I must say that your post gave me a chuckle or two. Not to say it doesn't have legitimate concerns, my chuckle was the way you described things and my quirky sense of humor. I haven't been a big fan of buffets since learning over the years to not over eat every time there is a meal. I think buffets with all you can eat, are not our friend, let alone the concerns you brought up. After reading your comments, I will now be thinking about them from your point of view.
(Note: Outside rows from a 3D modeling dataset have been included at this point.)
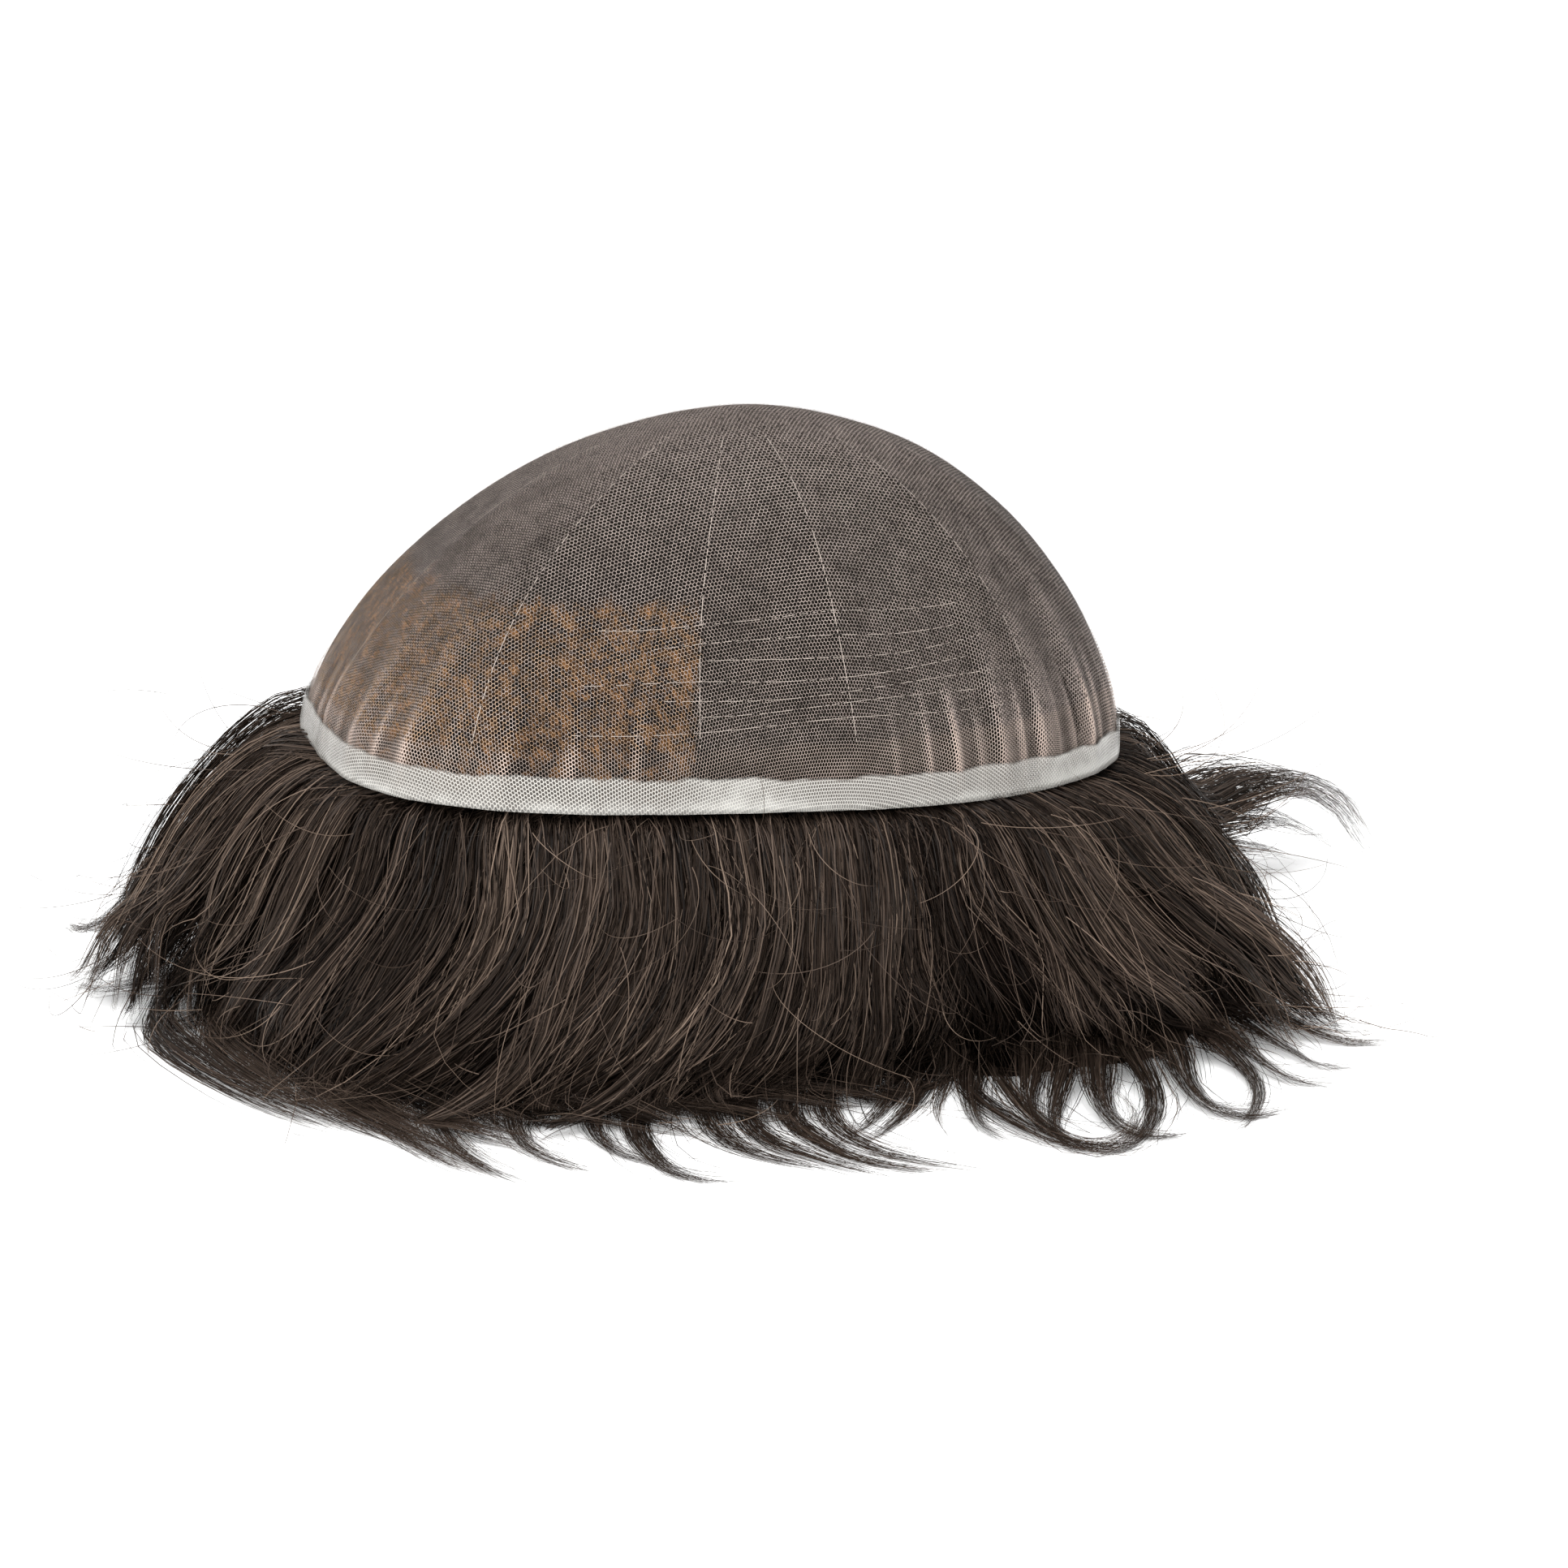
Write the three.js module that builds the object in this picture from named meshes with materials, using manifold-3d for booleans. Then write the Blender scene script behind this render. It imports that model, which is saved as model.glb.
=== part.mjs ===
// A toupee turned inside out and laid on a table: the lace base stands up as a dome, skin side out, and
// the hair that is knotted under it falls out below the rim and spreads over the table in curved locks.
// Millimetres. +Z is up, the front hairline faces -X and the back of the base faces +X.
import * as THREE from "three";
import { mergeVertices } from "three/addons/utils/BufferGeometryUtils.js";
import Module from "manifold-3d";

const wasm = await Module();
wasm.setup();

// The lace base
const BASE_FRONT = 100; // from the crown's axis to the front hairline, in plan
const BASE_BACK = 85.5; // from the crown's axis to the back edge, in plan
const BASE_HALF_WIDTH = 64.5;
const FRONT_SQUARENESS = 3.2; // exponent of the plan outline's front half: 2 is an ellipse
const BACK_SQUARENESS = 2.02;
const FRONT_FULLNESS = 1.62; // exponent of the dome's side profile at the front: 2 is an ellipse
const BACK_FULLNESS = 1.94;
const CROWN_HEIGHT = 140; // highest point, above the table
const CROWN_SHIFT = -4.5; // where the highest point lies along X
const RIM_HEIGHT = 63; // rim above the table, at the crown's axis
const RIM_SLOPE = 0.05; // how fast the rim rises towards the front
const LACE_WALL = 1;
const GATHER_HEIGHT = 1.5; // of the tallest gather in the lace
const DENT_DEPTH = 1.6; // of the deepest dent in the dome

// The coated strip round the edge of the base
const BAND_HEIGHT = 8;
const BAND_WALL = 0.8;

// The hair
const CROWN_HAIR_WALL = 3.5; // the layer of knotted roots under the lace
const ROOT_SHELF = 9; // how far the skirt of hair reaches in under the rim
const SKIRT_LEDGE = 2; // how far its top face reaches out past the rim
const SKIRT_WALL = 15; // thickness of the skirt of hair where it stands on the table
const SKIRT_INSET = 7; // how far the skirt lies behind the locks that cover it
const HAIR_BULGE = 50; // how far the hair bulges past the rim where it bulges most
const LOCK_THICKNESS = 9;
const LOCK_WIDTH = 20;
const LOCK_RUN = 20; // how far a lock lies out over the table past the bulge
const LOCK_SWEEP = 20; // how far a lock drifts sideways on its way down
const LOCK_HOOK = 20; // how far a lock's tip then turns back or on
const LOCK_LIFT = 4; // how far a lock's end arches off the table
const TIP_SHARE = 0.1; // breadth of a lock's tip as a share of its middle

const PIECE_GAP = 0.3; // clearance between neighbouring pieces
const LOCK_MARGIN = 0.6; // a lock's root stays this much lower than the skirt's top face

const COLUMNS = 96; // facets round the dome
const DOME_ROWS = [0.14, 0.3, 0.46, 0.61, 0.75, 0.88, 1]; // shares of the way from crown to coated strip
const BAND_ROWS = [0.5, 1]; // shares of the way from the strip's top to the rim
const ROOT_COLUMNS = 32; // facets round the hair under the lace, which has every other row
const SKIRT_STEP_DEG = 7.5;
const NORMAL_STEP = 0.004; // step, in angle and in share, that a surface normal is worked out over

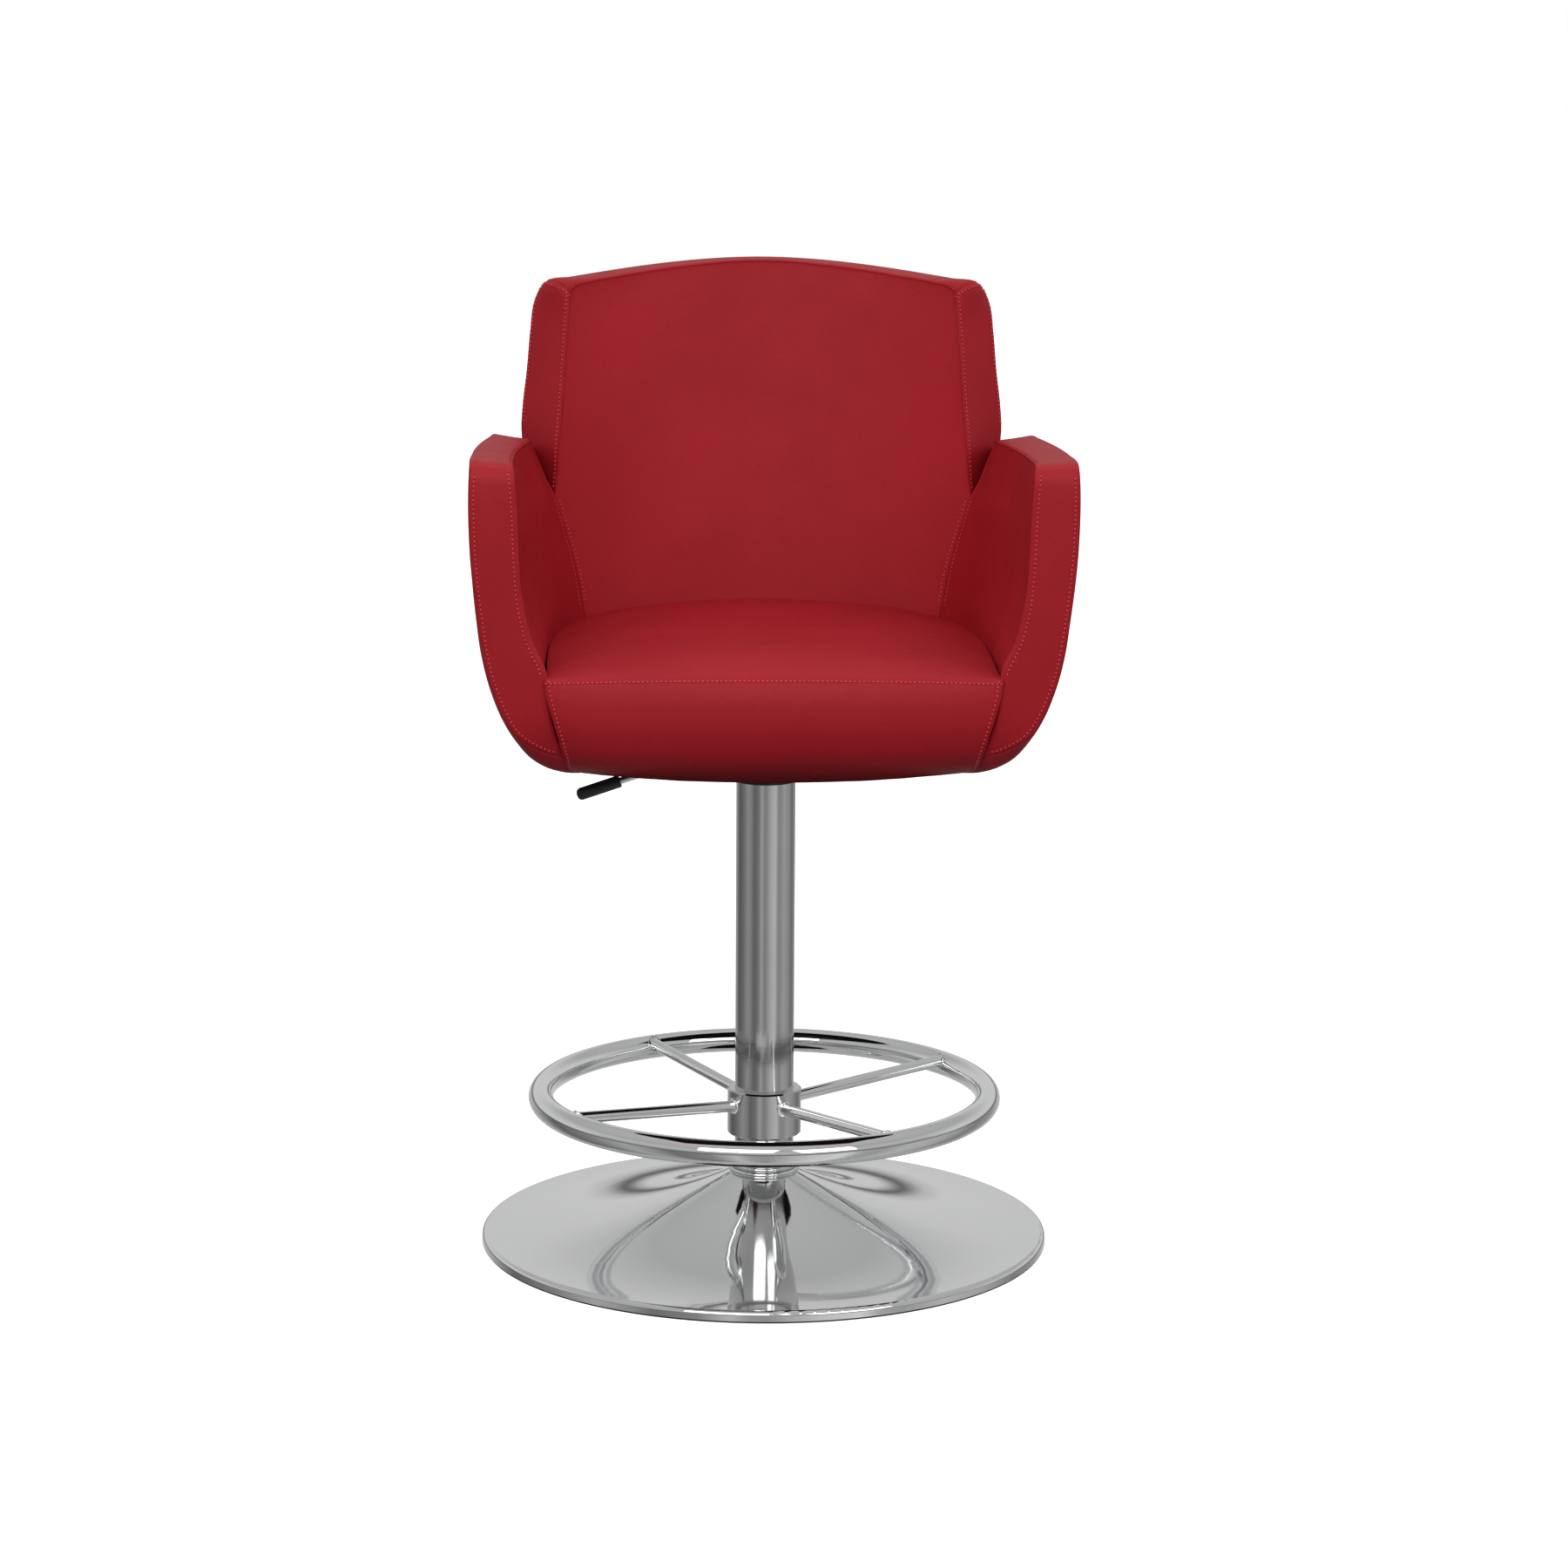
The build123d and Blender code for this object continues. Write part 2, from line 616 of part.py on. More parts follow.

They don't sound too appealing.
Kentucky Lady 717
LOL....I hope you reported the dropped hotdogs to the manager !!!!! This is nasty and uncalled for.....I will forever think of this
when I go in where they have these hotdogs.....I will stay away from them also..... what they need in ALL the fast food places ,buffets , etc is a sink outside the bathroom door, so you can see who washes their hands.....before I eat in any restaurant , after I handle the filthy menu's I take out my hand gel sanitizer and wash my hands.....and soon as I get back in
the car from being in any store, first thing I do is wash my hands....I keep a bottle of gel hand sanitizer in the car drink holder at all times.....12 mos. a yrs. 24/7......hate germs.......I am sure not a fan of buffets either......don't get me started on this subject , I
don't know when to stop :)...
Keven, ditto with regards to buffets. Another thing I do not like are open containers at supermarkets that people dip into with the handy dipper " at least most people do it that way " I have witnessed children with very snotty noses plunge their dirty little hands into the candy and such . On one occasion I witnessed this little guy around five or six, swishing his hands around in the rice,that was not exciting enough, he dropped his face in it came up and realizing a lot of it stayed in his mouth so he spit it back into the container. Mom was busy shopping and did not even look around to see where he was. I reported it to the customer service desk hopefully they did something about it. I wonder why the health department allows those dirty unprotected things. They are soo unsafe.